Where this leaves Treasuries

None of the market participants interviewed says AI borrowing is the single most important determinant of Treasury valuations. Fed policy, inflation data, fiscal deficits and global appetite for safe assets continue to be the primary drivers. Yet the corporate buildout is introducing a significant new source of duration supply at a moment when the market is being asked to absorb heavy government issuance.

Insurance companies and other long-term investors have historically sought duration, and increased corporate supply can appeal to such buyers. At the same time, swaps and the conversion of floating- or short-term issuance into long-term exposure mean the actual amount of duration arriving in the market may exceed what headline issuance figures alone suggest.

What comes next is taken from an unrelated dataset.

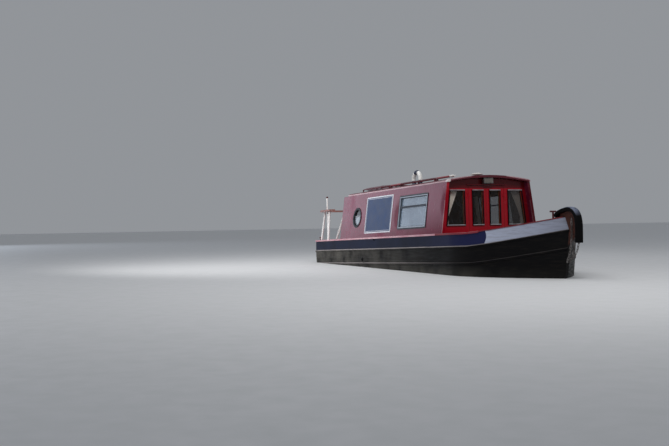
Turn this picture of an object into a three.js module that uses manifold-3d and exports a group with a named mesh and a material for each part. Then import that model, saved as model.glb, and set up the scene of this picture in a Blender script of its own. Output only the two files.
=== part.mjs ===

The combination of large-scale corporate borrowing for AI infrastructure, active swap markets that extend effective maturities, and a substantial government funding program has therefore contributed to higher long-term yields. How long that pressure persists depends on future corporate financing needs, swap activity, fiscal issuance and developments in inflation and monetary policy.

Risks

  • Higher long-term yields increase government debt-service costs, potentially requiring more issuance and creating a feedback loop that could push yields higher - a risk for sovereign debt markets and interest-rate sensitive sectors.
  • Rising corporate leverage tied to AI investment has prompted wider credit-derivative spreads for some issuers - exemplified by Oracle’s five-year CDS rising to 150 basis points from about 30 basis points - indicating elevated credit concerns in the corporate bond market.
  • If swap-converted duration and corporate issuance continue at elevated levels while inflation and Fed policy evolve unpredictably, the Treasury market may face persistent supply pressure - a risk to fixed-income investors and insurers seeking long-duration assets.